» **Given task**
Extract each line of the data below exactly as written.
┌────────
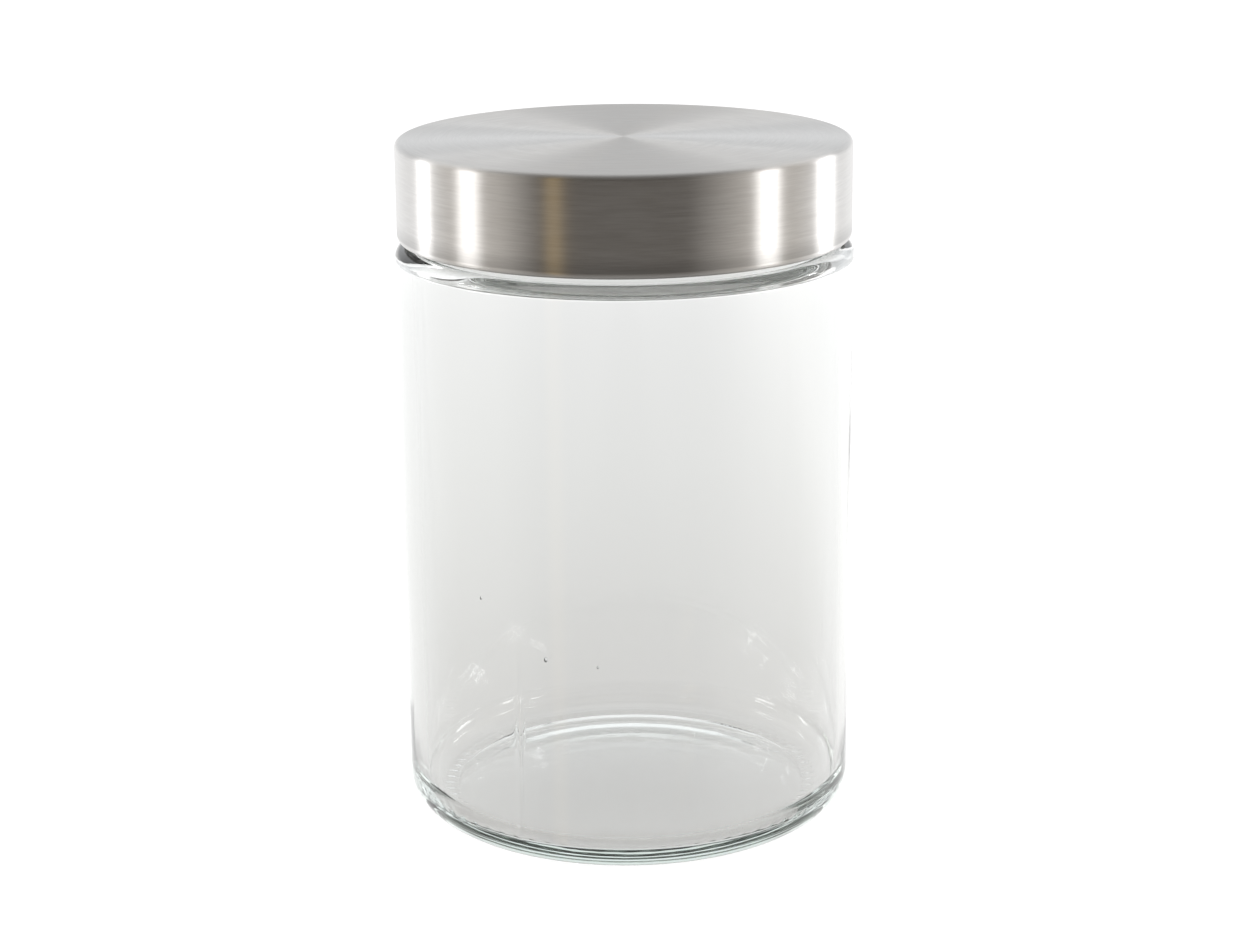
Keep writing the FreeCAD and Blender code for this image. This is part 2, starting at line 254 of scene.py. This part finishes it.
def brush_lines(tree):
    """Lines that run round the axis: along the skirt's height and out from the top's middle."""
    place = add(tree, "ShaderNodeTexCoord").outputs["Object"]
    parts = add(tree, "ShaderNodeSeparateXYZ")
    feed(tree, parts.inputs[0], place)
    across = parts.outputs[0]
    along = parts.outputs[1]
    reach = maths(tree, "SQRT", maths(tree, "ADD", maths(tree, "MULTIPLY", across, across),
                                      maths(tree, "MULTIPLY_ADD", along, along, 1e-8)))
    run = maths(tree, "SUBTRACT", reach, parts.outputs[2])
    lines = []
    for around, count in ((7.0, 2600.0), (4.5, 1100.0), (1.2, 240.0)):
        vector = add(tree, "ShaderNodeCombineXYZ")
        feed(tree, vector.inputs[0], maths(tree, "MULTIPLY", maths(tree, "DIVIDE", across, reach), around))
        feed(tree, vector.inputs[1], maths(tree, "MULTIPLY", maths(tree, "DIVIDE", along, reach), around))
        feed(tree, vector.inputs[2], maths(tree, "MULTIPLY", run, count))
        lines.append(grain(tree, vector.outputs[0], 1.0, 3.0, 0.6))
    return lines, place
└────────
» **Final result**
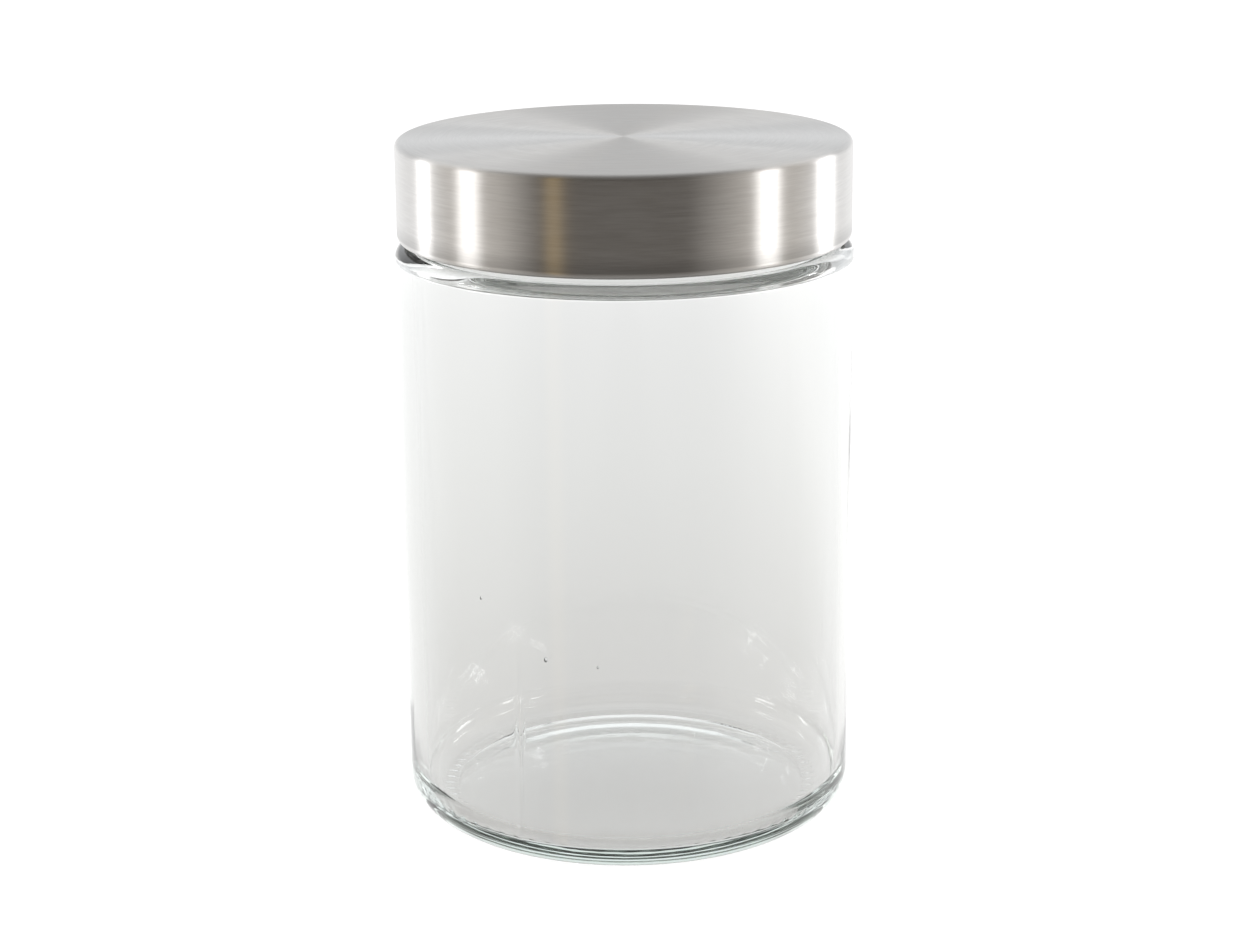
Keep writing the FreeCAD and Blender code for this image. This is part 2, starting at line 254 of scene.py. This part finishes it.
def brush_lines(tree):
    """Lines that run round the axis: along the skirt's height and out from the top's middle."""
    place = add(tree, "ShaderNodeTexCoord").outputs["Object"]
    parts = add(tree, "ShaderNodeSeparateXYZ")
    feed(tree, parts.inputs[0], place)
    across = parts.outputs[0]
    along = parts.outputs[1]
    reach = maths(tree, "SQRT", maths(tree, "ADD", maths(tree, "MULTIPLY", across, across),
                                      maths(tree, "MULTIPLY_ADD", along, along, 1e-8)))
    run = maths(tree, "SUBTRACT", reach, parts.outputs[2])
    lines = []
    for around, count in ((7.0, 2600.0), (4.5, 1100.0), (1.2, 240.0)):
        vector = add(tree, "ShaderNodeCombineXYZ")
        feed(tree, vector.inputs[0], maths(tree, "MULTIPLY", maths(tree, "DIVIDE", across, reach), around))
        feed(tree, vector.inputs[1], maths(tree, "MULTIPLY", maths(tree, "DIVIDE", along, reach), around))
        feed(tree, vector.inputs[2], maths(tree, "MULTIPLY", run, count))
        lines.append(grain(tree, vector.outputs[0], 1.0, 3.0, 0.6))
    return lines, place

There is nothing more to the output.